How does the CySA+ certification differ from the CompTIA Security+ certification?
The CompTIA Security+ certification provides a broad overview of cybersecurity principles, including risk management, cryptography, and network security. It is ideal for entry-level security roles and focuses on foundational knowledge.
In contrast, the CySA+ certification emphasizes hands-on skills in security analysis, threat detection, and incident response. It is more specialized and suitable for cybersecurity analysts who want to deepen their practical understanding of defending networks and responding to threats. Both certifications complement each other, with CySA+ building on the foundational concepts introduced in Security+.
What are some best practices for preparing for the CompTIA CySA+ exam?
Effective preparation involves a combination of structured learning, hands-on practice, and review of exam objectives. Enrolling in a comprehensive training course, such as the CySA+ certification training, provides guided instruction on key topics and practical skills.
Additionally, practicing with real-world scenarios, labs, and sample questions helps reinforce your understanding. Using official exam guides and participating in study groups can also enhance your readiness. Remember, consistent study and practical experience are crucial for passing the exam confidently.
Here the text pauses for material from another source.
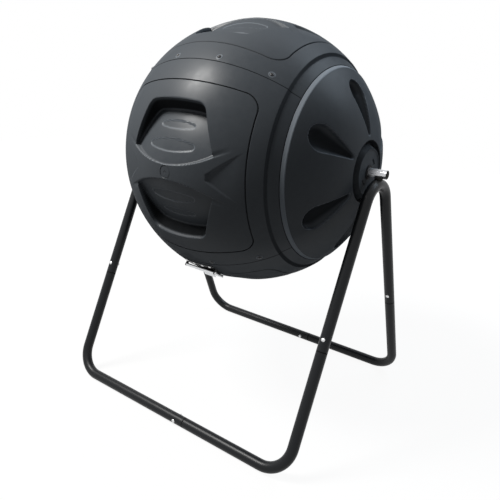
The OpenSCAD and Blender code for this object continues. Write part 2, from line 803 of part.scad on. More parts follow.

What misconceptions exist about the CompTIA CySA+ certification?
One common misconception is that CySA+ is purely theoretical. In reality, it heavily emphasizes practical, hands-on skills required to analyze and respond to security threats effectively.
Another misconception is that it is only suitable for experienced security professionals. While prior knowledge helps, the training is designed to be accessible, provided you have a foundational understanding of IT and security concepts. The certification aims to validate your ability to think critically and act decisively in real-world security situations.